Design WatchOS: Time and Notifications
Comments Locked

270 Comments

View All Comments

  • JoshHo - Tuesday, July 21, 2015 - link

    It would be great to get specific instances of overly wordy areas, and information that you have learned elsewhere that is redundant in the review to improve our wearable reviews going forward.
  • Blairh - Monday, July 20, 2015 - link

    As an iPhone user I think the notifications aspect of the AW would be very appealing, but Apple is asking for too much money for such a luxury. And I'm talking about the Sport models. The SS models are ridiculously expensive.
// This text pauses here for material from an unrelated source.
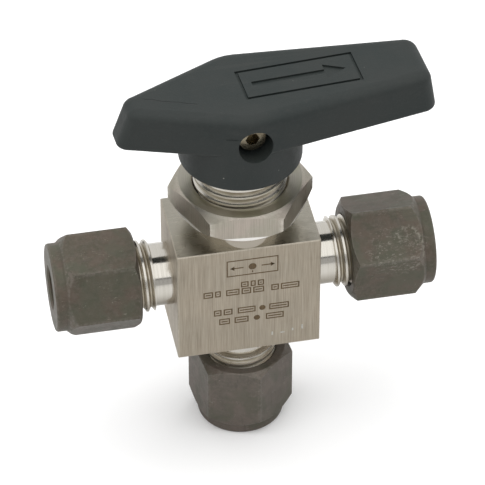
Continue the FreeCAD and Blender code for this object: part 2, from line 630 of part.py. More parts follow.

It's no surprise that roughly 3/4 of all AW sales have been the Sport models. Seriously you are nuts IMO to buy the SS model unless you have money to burn. Plus I think the Sport models are just nicer looking in general. And lighter to boot.

    Anyways, this review highlights a current glaring weakness which is the inability to respond to IM 3rd party apps directly on the AW. If you use WhatsApp or Facebook Messenger often as I do you are SOL if you want to respond with your AW right now. Perhaps this will change with the 2.0 update come fall, but still, right now this is really only ideal if you main communication is the messages app. Email is another story as there are several 3rd party email clients that offer voice dictation.

    I'm waffling between an AW and the Vivosmart. The Vivosmart won't let me reply to any notifications from my wrist however it's a third of the price of the 38mm AW and feels awesome on your wrist.

    I do believe in the future of the AW, but right now its got a lot of glaring holes to fill.
  • nrencoret - Monday, July 20, 2015 - link

    The worst article I've ever read on this site by miles. Too many words for nothing insightful. What I find here is a desperate struggle to justify what cannot be justified. As a person who loves the site's content I'm stumped by the horrible mess I have just read just a few points:

    - Apple has "solved" how a watch has to fit like no other company, traditional (ie. Rolex) or tech focused. That is a simply mindboggling statement.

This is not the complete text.